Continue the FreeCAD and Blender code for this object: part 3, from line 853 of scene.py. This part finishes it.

....................

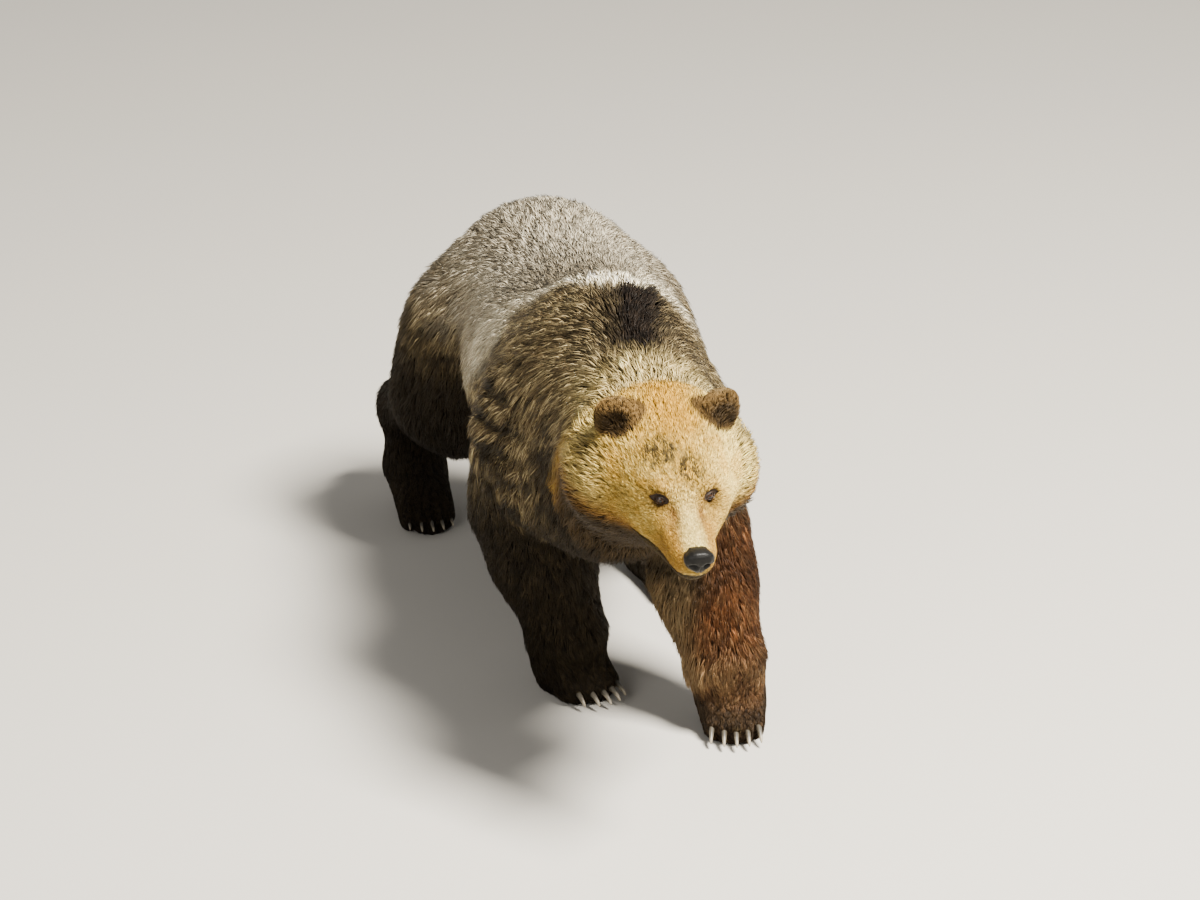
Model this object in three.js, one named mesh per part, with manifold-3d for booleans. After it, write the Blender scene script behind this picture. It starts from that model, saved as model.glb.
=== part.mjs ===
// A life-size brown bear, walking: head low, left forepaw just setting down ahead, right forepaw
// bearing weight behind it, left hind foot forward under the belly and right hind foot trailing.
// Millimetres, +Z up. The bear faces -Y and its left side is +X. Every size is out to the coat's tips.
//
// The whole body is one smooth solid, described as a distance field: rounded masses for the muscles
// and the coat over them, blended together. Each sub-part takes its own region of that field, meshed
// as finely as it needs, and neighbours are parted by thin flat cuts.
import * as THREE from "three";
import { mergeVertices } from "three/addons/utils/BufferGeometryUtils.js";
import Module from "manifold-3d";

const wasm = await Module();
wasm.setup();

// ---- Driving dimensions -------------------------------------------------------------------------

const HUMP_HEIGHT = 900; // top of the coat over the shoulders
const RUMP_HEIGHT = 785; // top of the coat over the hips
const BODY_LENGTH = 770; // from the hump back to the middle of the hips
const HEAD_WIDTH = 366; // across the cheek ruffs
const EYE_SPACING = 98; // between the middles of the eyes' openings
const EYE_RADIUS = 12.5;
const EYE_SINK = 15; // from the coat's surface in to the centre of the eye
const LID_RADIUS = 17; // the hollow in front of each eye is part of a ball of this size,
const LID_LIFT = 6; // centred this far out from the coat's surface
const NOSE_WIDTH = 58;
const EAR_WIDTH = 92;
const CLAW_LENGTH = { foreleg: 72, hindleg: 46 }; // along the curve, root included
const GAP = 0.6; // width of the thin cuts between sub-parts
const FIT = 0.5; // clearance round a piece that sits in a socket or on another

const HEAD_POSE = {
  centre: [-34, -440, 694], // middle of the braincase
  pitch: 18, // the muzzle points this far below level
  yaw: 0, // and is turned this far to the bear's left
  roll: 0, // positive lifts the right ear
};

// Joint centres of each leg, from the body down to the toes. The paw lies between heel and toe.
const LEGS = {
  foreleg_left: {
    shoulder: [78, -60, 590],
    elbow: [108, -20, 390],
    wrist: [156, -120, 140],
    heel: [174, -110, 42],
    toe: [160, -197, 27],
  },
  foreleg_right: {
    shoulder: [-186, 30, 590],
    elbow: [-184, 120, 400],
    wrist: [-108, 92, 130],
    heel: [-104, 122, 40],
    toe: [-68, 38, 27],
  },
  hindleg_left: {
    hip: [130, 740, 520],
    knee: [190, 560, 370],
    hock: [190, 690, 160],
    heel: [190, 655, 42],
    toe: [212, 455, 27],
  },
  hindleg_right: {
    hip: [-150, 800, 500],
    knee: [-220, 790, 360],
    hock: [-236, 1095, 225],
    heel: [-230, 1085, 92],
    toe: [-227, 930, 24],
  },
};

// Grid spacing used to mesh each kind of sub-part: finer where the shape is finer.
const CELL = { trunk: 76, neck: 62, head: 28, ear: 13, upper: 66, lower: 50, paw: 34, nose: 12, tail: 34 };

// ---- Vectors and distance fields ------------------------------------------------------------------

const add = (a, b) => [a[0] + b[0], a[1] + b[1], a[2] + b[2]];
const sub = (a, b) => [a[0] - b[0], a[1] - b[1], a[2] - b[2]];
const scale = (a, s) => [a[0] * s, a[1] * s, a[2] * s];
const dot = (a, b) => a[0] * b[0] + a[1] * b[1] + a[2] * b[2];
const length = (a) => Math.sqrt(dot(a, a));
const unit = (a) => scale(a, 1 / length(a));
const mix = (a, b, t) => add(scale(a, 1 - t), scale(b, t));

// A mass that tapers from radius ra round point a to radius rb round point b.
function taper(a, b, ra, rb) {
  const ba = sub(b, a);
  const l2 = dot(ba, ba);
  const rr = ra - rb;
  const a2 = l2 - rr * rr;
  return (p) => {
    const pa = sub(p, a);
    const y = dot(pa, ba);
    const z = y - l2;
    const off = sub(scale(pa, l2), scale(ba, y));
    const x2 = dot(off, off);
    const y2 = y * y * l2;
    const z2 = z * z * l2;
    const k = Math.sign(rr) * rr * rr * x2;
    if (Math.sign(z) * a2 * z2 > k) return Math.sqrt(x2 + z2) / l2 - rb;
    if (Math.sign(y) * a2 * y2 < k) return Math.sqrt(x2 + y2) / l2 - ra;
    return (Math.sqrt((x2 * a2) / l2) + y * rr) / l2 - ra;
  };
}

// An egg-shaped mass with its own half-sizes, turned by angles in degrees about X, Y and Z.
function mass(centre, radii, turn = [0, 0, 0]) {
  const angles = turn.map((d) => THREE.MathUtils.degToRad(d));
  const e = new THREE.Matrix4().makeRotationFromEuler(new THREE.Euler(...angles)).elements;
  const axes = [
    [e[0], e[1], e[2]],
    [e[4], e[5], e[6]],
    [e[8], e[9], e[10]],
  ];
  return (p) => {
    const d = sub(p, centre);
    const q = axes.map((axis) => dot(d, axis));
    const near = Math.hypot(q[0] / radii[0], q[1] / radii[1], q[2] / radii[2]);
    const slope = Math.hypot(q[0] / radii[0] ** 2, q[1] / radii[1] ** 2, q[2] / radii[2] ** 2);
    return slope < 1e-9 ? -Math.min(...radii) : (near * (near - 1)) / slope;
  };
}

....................

(EXERCISE BRIEF) From the line with "Model this object" through the line with "wasm.setup();", set down every line exactly and nothing besides.

(FULL ANSWER)
Model this object in three.js, one named mesh per part, with manifold-3d for booleans. After it, write the Blender scene script behind this picture. It starts from that model, saved as model.glb.
=== part.mjs ===
// A life-size brown bear, walking: head low, left forepaw just setting down ahead, right forepaw
// bearing weight behind it, left hind foot forward under the belly and right hind foot trailing.
// Millimetres, +Z up. The bear faces -Y and its left side is +X. Every size is out to the coat's tips.
//
// The whole body is one smooth solid, described as a distance field: rounded masses for the muscles
// and the coat over them, blended together. Each sub-part takes its own region of that field, meshed
// as finely as it needs, and neighbours are parted by thin flat cuts.
import * as THREE from "three";
import { mergeVertices } from "three/addons/utils/BufferGeometryUtils.js";
import Module from "manifold-3d";

const wasm = await Module();
wasm.setup();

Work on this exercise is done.